Scrivevo questo quasi un anno fa:
Il giornalismo ha un futuro se offre qualità. In termini di quantità e velocità delle news, ci sono ormai altre fonti con prestazioni inarrivabili per una testata giornalistica: a noi lettori serve controllo, verifica, metodo, interpretazione, selezione. Non ci serve uno scoop, ci serve una mano per capire il mondo. Ma la qualità non è per nulla in conflitto con la semplicità.
Un mio pallino da sempre, quello che il futuro dell'informazione non sta solo in storie brevi, divertenti, di facile impatto (gattini e affini, insomma) ma anche nella qualità. Tante volte accade un po' di sconforto quando vedi tanti "
boxini morbosi" sulla parte destra di onoratissimi portali di informazione.
Però, ogni tanto, ti arrivano delle conferme importanti e oggettive, condite con parole di persone che stimi, che forse il futuro vero è quello che intravedi tu. Annalee Newitz,
citata da Giuseppe Granieri, dice cose che confortano in questo senso. E una ricerca,
citata qui, segnala una controtendenza importante:
We’ve heard this a lot lately: Fun stories, not serious stories, work on social media.

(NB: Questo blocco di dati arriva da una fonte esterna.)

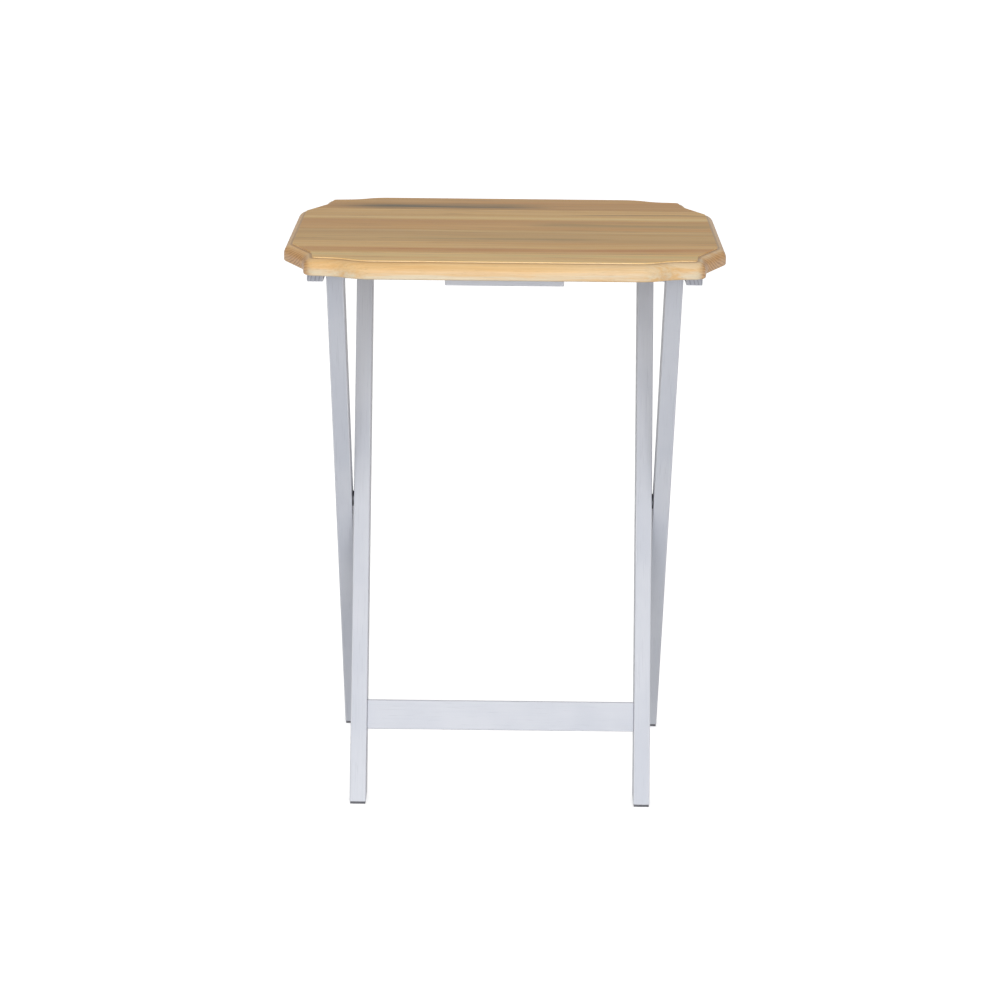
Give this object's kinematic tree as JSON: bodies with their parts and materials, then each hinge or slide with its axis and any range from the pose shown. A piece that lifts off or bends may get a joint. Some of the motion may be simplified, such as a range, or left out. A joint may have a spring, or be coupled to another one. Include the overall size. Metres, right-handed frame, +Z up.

But we’ve found otherwise. You can shape serious stories to make them shareable and more informative for the public. We’re not talking about watering down serious journalism — we’re talking about crafting stories for the digital audience.
Creare storie in modo nuovo per nuovi lettori e un nuovo modo di leggere. Questa è la sfida che sembra funzionare già oggi.
Ci stiamo ancora lavorando, per carità. Ma intanto godiamoci questa bella notizia. E buon venerdì.